I've been lurking on this forum for a while and recently joined. I noticed in pictures, many of your Betta flare, or at least you get them to flare for the picture. I've had Sapphire for a few months, he's a male crowntail betta, and I've literally NEVER seen him flare. He has a ten gallon glass tank and can probably see his reflection I'd imagine, but he's never done it. Has anyone else had this experience? Is he just really mellow? He's a completely healthy and happy fish, I just don't think he's ever flared.


----------



## missm83 (Aug 23, 2011)

my boy doesn't flare either..i have him for a week now...my 1st betta boy that died would flare all the time at his reflection....i did the mirror thing with my new boy and he did it...but i try not to stress him to much with the mirror..so i think it all depends on the betta


----------



## copperarabian (Apr 27, 2011)

have you tried showing him a mirror? None of my boys flare unless they see themselves, or another male. I have 1 male who will flare at my finger lol


----------



## MybettaSapphire (Sep 20, 2011)

I showed him a mirror and he flared a few times, pretty cute. I wasn't even aware that they did that before I came to this site. He's such a laid back, sweet boy. It's kind of funny to see him get riled up.


----------



## Kytkattin (May 15, 2011)

My first boy, Smaug, didn't flare until I got another fish. I am happy my boys don't flare at me. They know I am the giant fish-being that brings food, not a threat!


----------



## MybettaSapphire (Sep 20, 2011)

Kytkattin said:


> My first boy, Smaug, didn't flare until I got another fish. I am happy my boys don't flare at me. They know I am the giant fish-being that brings food, not a threat!

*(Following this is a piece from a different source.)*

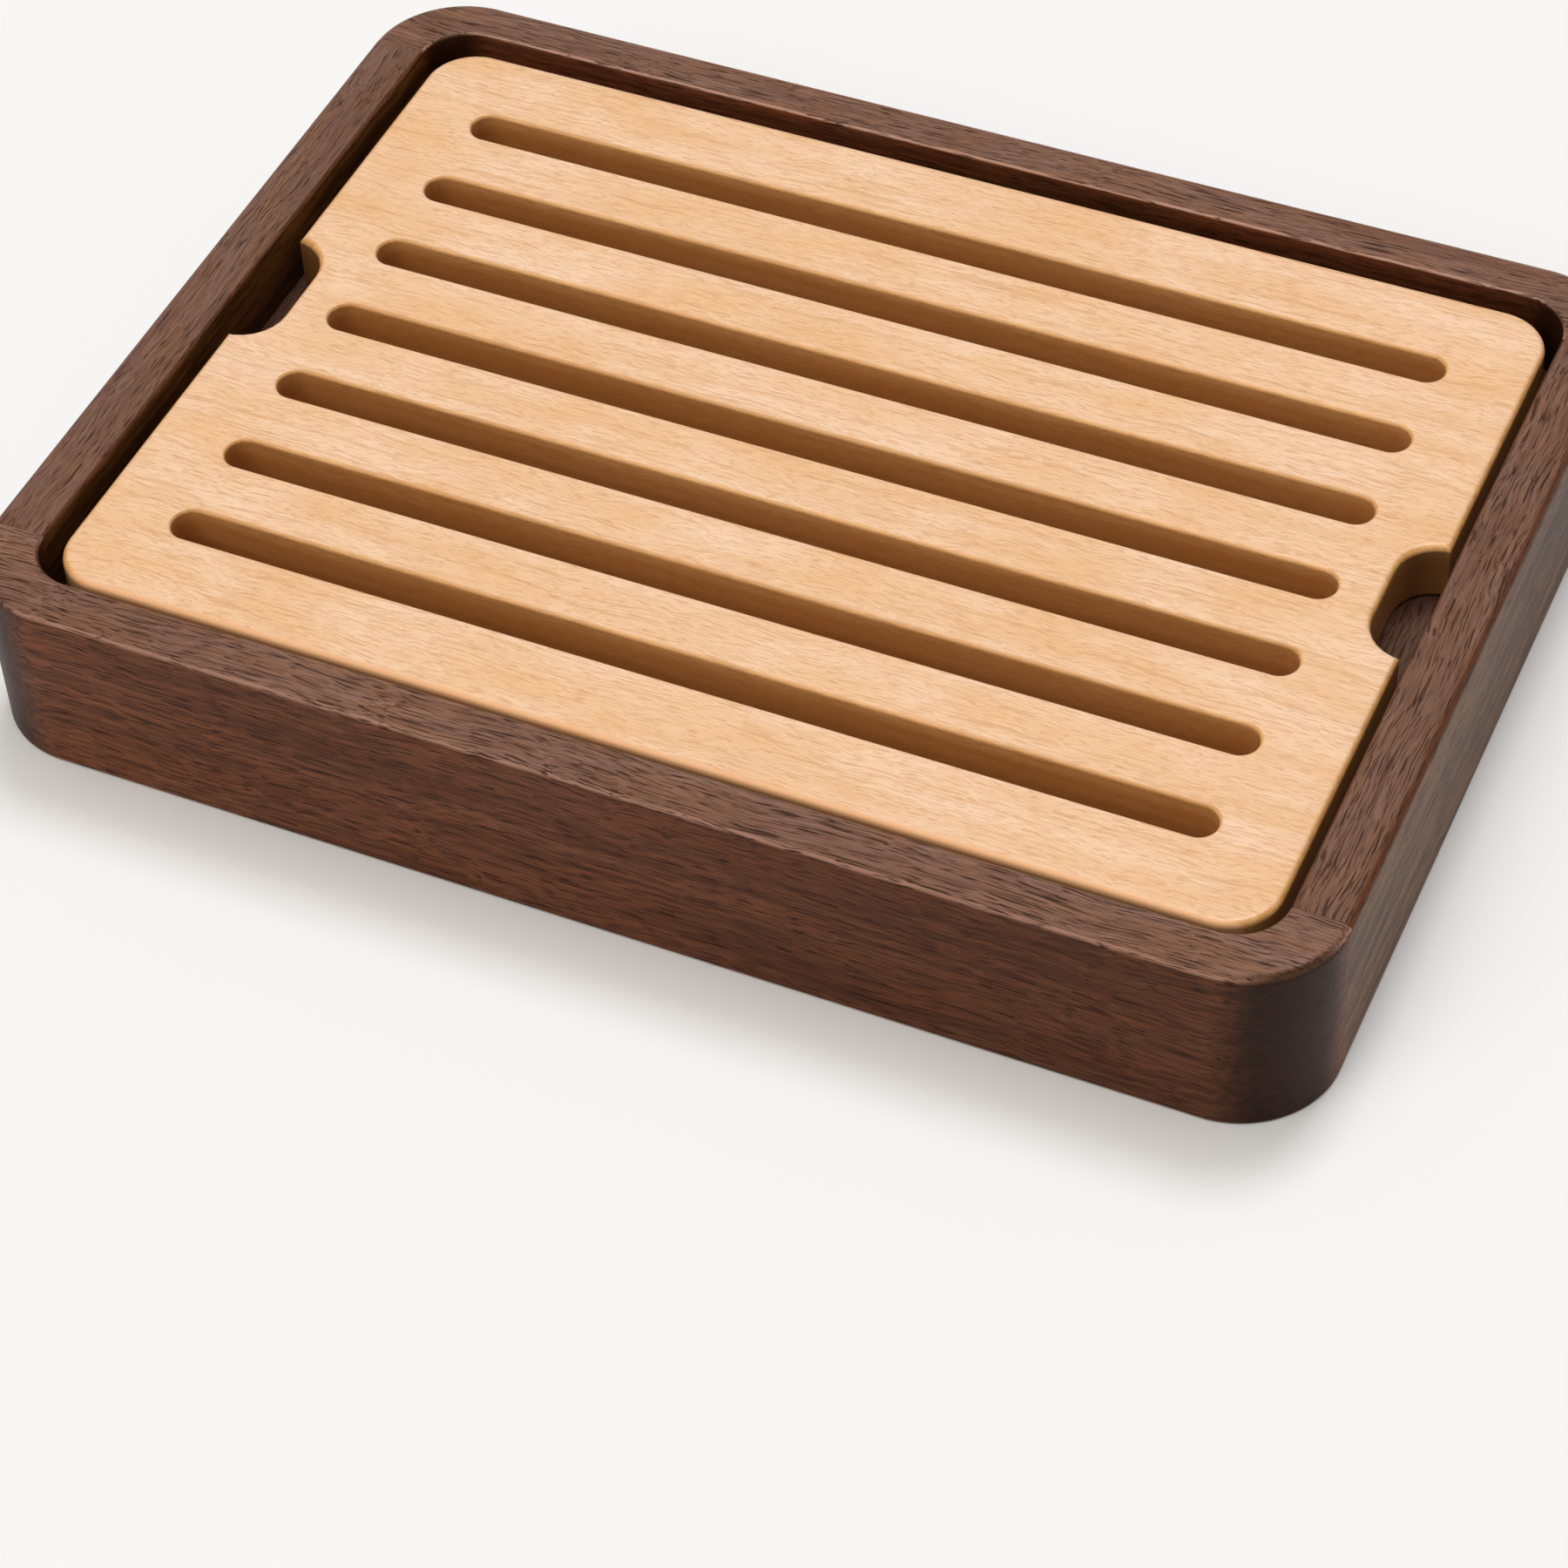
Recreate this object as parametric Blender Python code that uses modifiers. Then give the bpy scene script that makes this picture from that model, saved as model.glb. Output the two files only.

yeah, Sapphire's in the bathroom and everytime I come in he swims to the front of the tank and begs for food. So cute! My pets have me trained really well, lol.


----------



## CrowntailTwitchy57 (Jun 25, 2011)

my girl NEVER flares! i have tried EVERYTHING! mirrors, my finger, nothing works! is she okay?


----------



## betta dude (May 22, 2011)

girls dont flare its rare to se them flare


----------



## CrowntailTwitchy57 (Jun 25, 2011)

oh ok thank you! *whew!*


----------